Class of 73

Education in the 70’s was said to be better than what we are experiencing now. At Ackee Tree  All Age where the play is set, we are exposed to the opposite. One in which those who are considered slow, underprivileged and black have no place in the school system.

Grade 6Z hosts a class of students who are considered to be in the ‘dunce’ stream. Since they are a group that is considered to be slow and incompetent. There is no hope of getting them to sit the Common Entrance. With the introduction of “Sir” as their guiding light who was caught up in his own vision of a better society in which better schooling comes from teaching those who are more privileged. It seemed as if there was no hope for the students at the end of the year.

The same can be said for their principal who believes that that his friendship exists with the lighter class,  who for some strange reason left him to deal with his own people as a principal. So brainwashed by the view of a whiter society being the better one, he segregates himself from the black monkeys who are not able to function in society as their blackness attracts the sun which burns their brains. His name “Drop Shorts” begs to question his morality as a Reverend and Principal in the education system.

From this group we see the potential that exits, and even though they may play a lot and their grammar, deposition and behaviour may not be the best displayed, they do have dreams of becoming successful based on the things they are passionate about. This becomes evident in the challenge against the 6A class. Their stupidity could be considered their confidence, as they were relentless in  trying to answer their questions the best way they could by using their experiences to get the “correct” answers. This speaks to their street smart and that intelligence is not limited to just academics but also to your experiences.   This is an example of the willingness of those who are considered less fortunate, though they may not have the education that society dictates you to have, they are able to fend for themselves in society. When they do have children and are able to give them something better, they fight for it. This is why Hurricane Hotty marched down to the school and used her charms to get her way with the principal for her daughter to get an opportunity to a better life.

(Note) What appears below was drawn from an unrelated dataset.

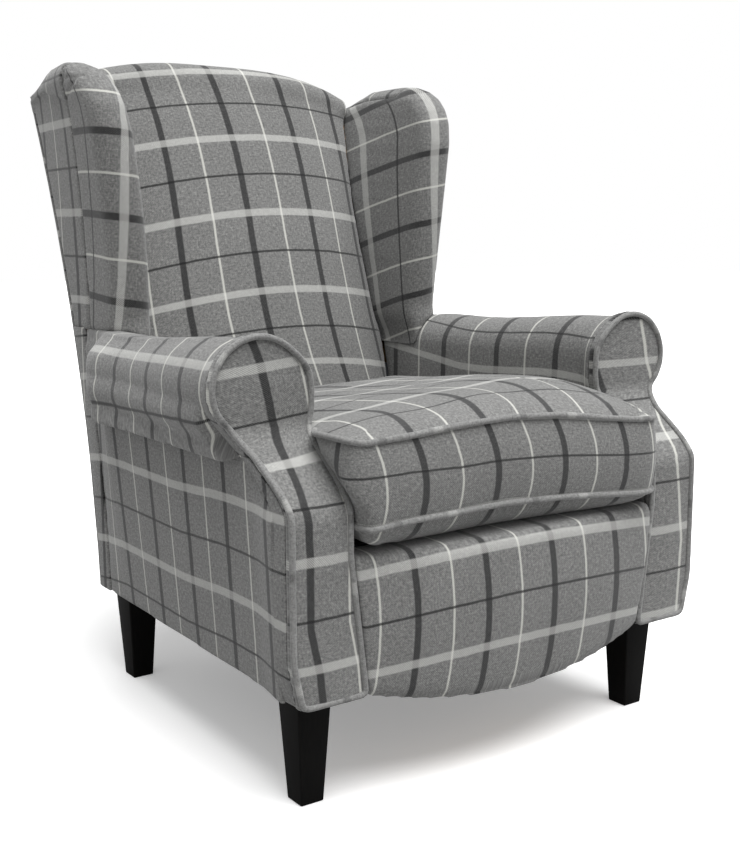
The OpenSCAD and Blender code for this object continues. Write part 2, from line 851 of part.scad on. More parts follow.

That scene highlighted another issue that occurs in our society, where it’s who you know that allows for you to have a foot through the door. Who knew that Hurricane Hotty would be able to charm the principal and teacher to get her daughter a chance in life?

Fast forward to the future where they have their reunion and the students did get the opportunity to achieve their goals. Though it was no instantaneous, they got serious and motivated themselves towards a better life and not be a statistic of those who aren’t expected to amount to anything.

The message of the play teaches us that our current situation and people’s opinion of us is not what determines who we will be later on in life. Once we decide on what it is we want from this life and work towards it, who can stop us?